現在、国内のスマホ普及率は40%程度で、2016年には70%を超えると言われている。スマホユーザーのほとんどは、多くの時間をスマホ用サイトではなくアプリで過ごしている。このような状況から、日本のEC市場でも、様々なスマホアプリが出現している。今回は、EC市場で急増しているスマホアプリの活用状況を見ていこう。
大手ECはスマホサイトとアプリを並行活用
最近では、ECサイトをモバイル適用するサイトが、徐々に増えてきた。大手ECは、これに加えて、楽天やアマゾン、ヤフオク、ZOZOTOWN、ベルメゾンといったアプリ配信も開始している。
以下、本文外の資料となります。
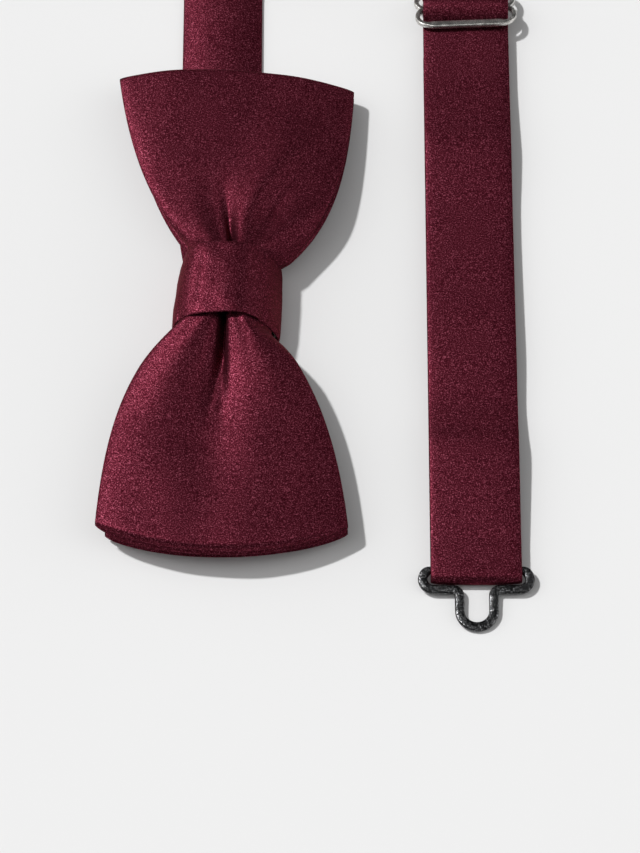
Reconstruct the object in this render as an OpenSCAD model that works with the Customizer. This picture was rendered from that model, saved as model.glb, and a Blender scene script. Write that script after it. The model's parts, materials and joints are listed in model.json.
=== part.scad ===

楽天のアプリは、商品検索から決済までがアプリで完結する仕様になっており、バーコード検索で価格比較できる機能も付いている。一方で、ベルメゾンのアプリは、商品検索から買い物カゴまでをアプリで、最終的な決済処理はスマホサイトに移行するようになっている。このように、全ての機能をアプリとして作り込むパターンと、アプリとサイトの両方を活用するハイブリッドパターンの2つがある。
アプリ特化型ECが登場
4月末にローンチしたばかりのOrigamiは、次世代ECと呼び名の高い、スマホアプリに特化したソーシャルコマースだ。友人が購入した商品情報の共有機能や、実店舗と連携したO2O機能も付いている。
Frilもまた、アプリ特化型ECだ。Frilは、古着をスマホカメラで撮影し、投稿することで、簡単に出品できるユーズドマーケットプレイスである。OrigamiやFrilのように、日本でも徐々に、アプリからECを展開するがサービスが出現してきている。
さらに、既存のPC向けサービスを、アプリ特化型へリニューアルするECも出て来ている。LISTORは、自分のクローゼットをストア化し、売り買いできるコミュニティサイトだ。PC向けに展開していた「Whytelist」を、アプリ特化型に変更した。LISTORのようにアプリメインのサイトにリニューアルするECは、今後も増えるだろう。
実店舗による多様なアプリ活用
実店舗を持つWEGOは、店舗の強みを活かしたアプリを提供している。WEGOのアプリは、商品検索だけでなく、店舗スタッフによる着こなしが眺められる「STAFF STYLE」やショップブログの閲覧、GPSによる店舗検索など多様な機能が備わっている。
ユニクロとビックカメラのコラボ店舗であるビックロも、ユニークなスマホアプリを提供している。インベーダーゲームのスコアに応じて、オンラインストアのクーポンが発行されるというものだ。
スマホアプリは、常にオンラインでプッシュできることが強みだ。単なるショップサイト機能だけでなく、WEGOやビックロのように、消費者が楽しめるコンテンツを提供することで、ショップとの関係を維持することも重要だ。
まとめ
「小売業者がモバイル・アプリを持つべき4つの理由」でも紹介したように、モバイルコマースにおいて、アプリは必要不可欠なものになっている。日本のECのアプリ提供は最近始まったばかりだが、2013年の後半はアプリファーストのECがもっと出てくるだろう。新たな可能性を秘めたアプリコマースの今後の展開に注目したい。